In a 2009 feature for the Wayne Independent, Peter Becker reflected on the standard’s regional epicenter. Becker wrote that Smith’s sister, Marjorie, “maintained…that her famous brother was inspired by the snow in Honesdale’s Central Park.”

By that account, the “beautiful site” Smith wrote of is easy enough to explain. But given his circumstances, it becomes a moving imperative “to face unafraid the plans that we made.”

1. “Christmas Eve/Sarajevo 12/24”
In 2011, music teacher Maria Stefanova blogged about the key cogs behind one of the Trans-Siberian Orchestra’s most potent vehicles. At the time of the Bosnian War, where Sarajevo endured the brunt of the carnage, cellist Vedran Smailović defied despair.

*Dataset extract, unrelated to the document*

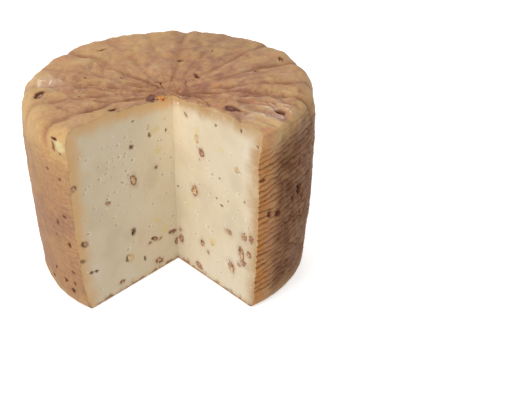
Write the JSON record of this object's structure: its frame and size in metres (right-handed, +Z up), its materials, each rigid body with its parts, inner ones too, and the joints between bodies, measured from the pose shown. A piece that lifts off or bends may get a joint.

“He played his cello for 22 days,” Stefanova wrote. Each day represented one of 22 friends Smailović had lost in the conflict.

“He returned to the same place at 4:00 pm every day,” Stefanova added. “He played surrounded by the ruins of the city.”

That story of powerful memorialization and boldness during the four-year conflict first inspired British composer David Wilde. Savatage (and later TSO), in turn, used Wilde’s composition as the basis for “Christmas Eve/Sarajevo 12/24.”

The Siege of Sarajevo would officially end on Leap Day, 1996, four months after TSO released the song.